30/08/10
Il Messaggero
Nell'ambito del revival di attenzione e delle rivisitazioni pubblicistiche della figura di Mario Pannunzio, l'indimenticabile fondatore del Mondo, nell'occasione dei cento anni dalla nascita, si distingue un libro attento e documentato, a cura di Pier Franco Quaglieni. Direttore generale del Centro Pannunzio.
Il titolo è MarioPannunzio. Da Longanesi al Mondo (Rubbettino, 154 pagine, 14 euro), un libro che si propone di far conoscere alcuni aspetti della figura di Mario Pannunzio finora abbastanza trascurati, in quanto gli autori che hanno indagato tale figura (a differenza, forse, della recente bella biografia di Massimo Teodori) si sono concentrati soprattutto su il Mondo, il settimanale da lui fondato nel 1949, e diretto ininterrottamente fino al '66. Del resto a Pannunzio è capitato quello che capitò ad altri grandi esponenti del mondo laico come, ad esempio, Ugo La Malfa: trascurato in vita come figura minoritaria agli occhi dei più, egli è stato esaltato in morte «persino da coloro che erano preoccupati di non far conoscere al Paese la sua grandezza», come scrive Quaglieni nell'introduzione al libro.

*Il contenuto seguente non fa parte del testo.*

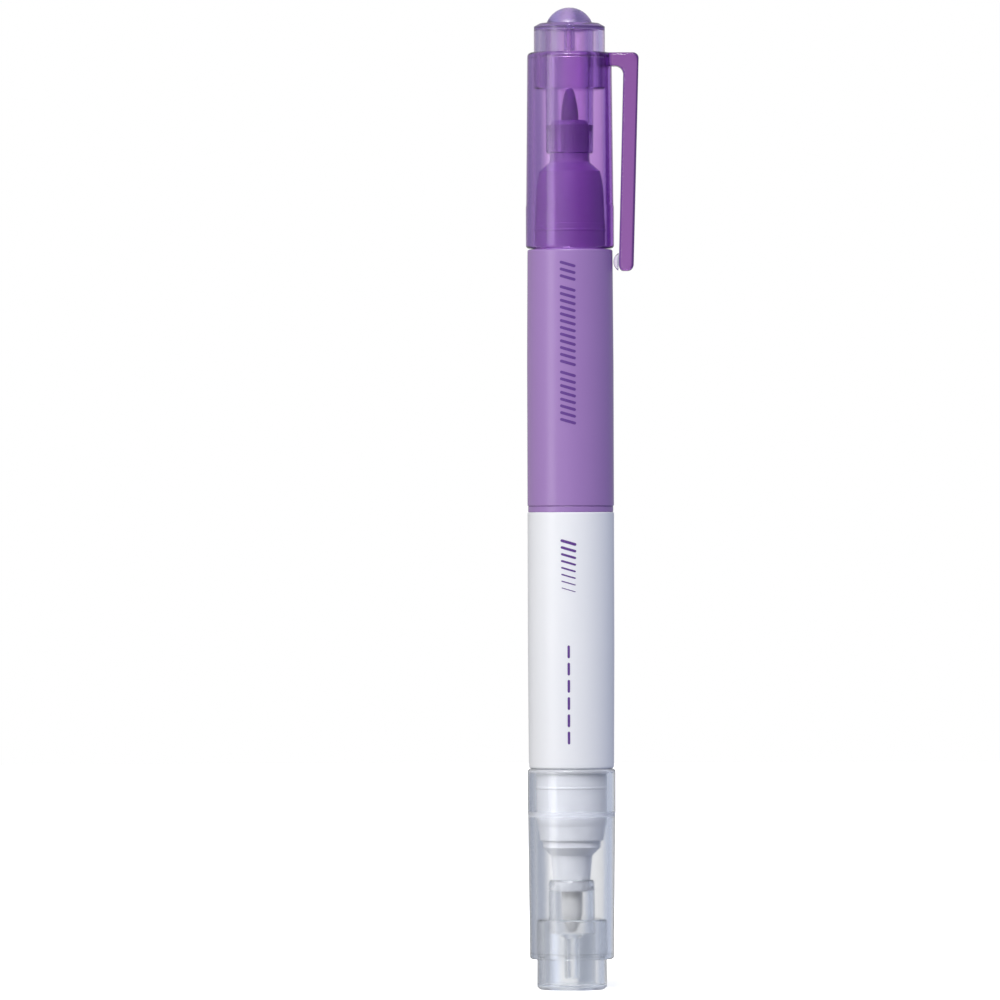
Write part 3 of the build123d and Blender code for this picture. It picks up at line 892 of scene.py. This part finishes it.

Per cui l'«icona laica» basata sul Mondo è stata resa possibile anche attraverso la sottovalutazione di una parte importante della vita di Pannunzio: il magistero di Leo Longanesi, la stretta amicizia con Arrigo Benedetti, il rapporto maestro-allievo con Benedetto Croce, il fondamentale saggio pannunziano su Tocqueville, l'esperienza del quotidiano Risorgimento liberale. che diresse dal '44 al '47 e il "Pannunzio politico", prima animatore del Partito liberale e poi del Partito radicale.
Rispetto ad altre opere che hanno presentato l'intellettuale toscano come una specie di "oracolo", il gruppo di autori messo all'opera da Quaglieni offre un'immagine più realista e completa, priva di ogni strumentalizzazione politica, di Mario Pannunzio. «In qualche misura abbiamo cercato di creare un "antidoto" ad una mistificazione storico politica che andava corretta», scrive sempre Quaglieni. E così, ad esempio, il Pannunzio celebrato fino a qualche anno fa soprattutto per il suo impegno contro il fascismo, emerge in questo libro come fiero oppositore di ogni totalitarismo, con la sottolineatura del suo impegno liberale, anticomunista, atlantico e filoamericano, come già a suo tempo il compianto Paolo Ungari aveva evidenziato. Così come emerge la sua caratteristica di «maestro dell'anticonformismo», come dice il titolo di un breve saggio di Pierluigi Battista, inserito nel libro.
È Mario Soldati, Presidente del Centro Pannunzio, in un breve ritratto conclusivo, a restituirci sia una evidenziazione plastica del filo che legava Pannunzio a Longanesi, grazie alla comune esperienza della rivista On7nibus, sia del Pannunzio politico, che, insieme allo stesso Soldati (più tentato dal socialismo), ad Arrigo Benedetti e a Leo Longanesi scrive l'editoriale del Messaggero in una giornata cruciale quale il 26 luglio del '43: «Nei momenti difficili della caduta del regime dovevamo stringerci in uno slancio patriottico, al di là delle differenze politiche», chiosa Mario Soldati.